Task brief:
Go through the records and show each line where the word "right" occurs.

Input:
···
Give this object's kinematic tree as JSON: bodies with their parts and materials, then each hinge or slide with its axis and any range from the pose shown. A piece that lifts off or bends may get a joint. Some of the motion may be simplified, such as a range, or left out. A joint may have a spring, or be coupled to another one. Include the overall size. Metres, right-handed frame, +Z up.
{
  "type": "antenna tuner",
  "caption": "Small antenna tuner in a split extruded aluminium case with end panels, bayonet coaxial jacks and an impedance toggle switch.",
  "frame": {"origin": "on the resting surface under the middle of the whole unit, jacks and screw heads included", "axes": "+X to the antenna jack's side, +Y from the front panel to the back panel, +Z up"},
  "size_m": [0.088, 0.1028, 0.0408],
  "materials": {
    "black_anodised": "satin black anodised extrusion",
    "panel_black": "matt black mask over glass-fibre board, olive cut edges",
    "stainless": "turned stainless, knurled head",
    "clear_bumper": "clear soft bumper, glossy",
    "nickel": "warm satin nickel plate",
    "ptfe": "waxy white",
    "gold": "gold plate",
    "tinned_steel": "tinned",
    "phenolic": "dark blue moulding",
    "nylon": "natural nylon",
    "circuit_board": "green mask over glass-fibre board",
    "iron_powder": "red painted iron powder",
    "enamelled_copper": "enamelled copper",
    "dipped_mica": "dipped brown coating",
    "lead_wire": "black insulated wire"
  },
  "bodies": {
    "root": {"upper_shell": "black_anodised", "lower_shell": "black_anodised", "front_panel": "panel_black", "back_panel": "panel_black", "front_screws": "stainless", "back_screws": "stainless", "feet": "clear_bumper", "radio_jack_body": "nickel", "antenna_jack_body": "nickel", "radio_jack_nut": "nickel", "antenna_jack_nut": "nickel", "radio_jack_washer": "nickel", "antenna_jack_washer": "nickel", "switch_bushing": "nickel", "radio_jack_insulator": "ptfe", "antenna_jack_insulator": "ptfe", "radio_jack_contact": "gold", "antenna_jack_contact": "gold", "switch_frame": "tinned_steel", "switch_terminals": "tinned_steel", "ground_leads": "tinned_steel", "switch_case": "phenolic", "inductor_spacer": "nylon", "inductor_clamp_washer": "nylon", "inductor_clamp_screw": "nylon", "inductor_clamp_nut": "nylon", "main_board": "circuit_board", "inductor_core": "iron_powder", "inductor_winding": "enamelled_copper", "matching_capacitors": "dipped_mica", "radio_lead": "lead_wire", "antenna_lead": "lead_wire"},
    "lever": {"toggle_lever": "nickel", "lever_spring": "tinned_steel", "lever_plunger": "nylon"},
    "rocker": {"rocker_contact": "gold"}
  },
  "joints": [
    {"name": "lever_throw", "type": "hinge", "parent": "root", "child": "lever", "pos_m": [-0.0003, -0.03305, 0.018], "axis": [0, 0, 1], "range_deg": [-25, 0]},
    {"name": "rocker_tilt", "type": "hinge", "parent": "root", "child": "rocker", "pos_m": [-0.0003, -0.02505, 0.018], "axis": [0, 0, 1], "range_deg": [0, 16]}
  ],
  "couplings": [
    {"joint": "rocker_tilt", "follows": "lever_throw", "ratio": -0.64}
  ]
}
···
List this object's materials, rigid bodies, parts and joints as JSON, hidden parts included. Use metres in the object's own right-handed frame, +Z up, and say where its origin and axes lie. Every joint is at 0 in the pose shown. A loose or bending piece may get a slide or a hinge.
···
Result of this exercise:
Give this object's kinematic tree as JSON: bodies with their parts and materials, then each hinge or slide with its axis and any range from the pose shown. A piece that lifts off or bends may get a joint. Some of the motion may be simplified, such as a range, or left out. A joint may have a spring, or be coupled to another one. Include the overall size. Metres, right-handed frame, +Z up.
List this object's materials, rigid bodies, parts and joints as JSON, hidden parts included. Use metres in the object's own right-handed frame, +Z up, and say where its origin and axes lie. Every joint is at 0 in the pose shown. A loose or bending piece may get a slide or a hinge.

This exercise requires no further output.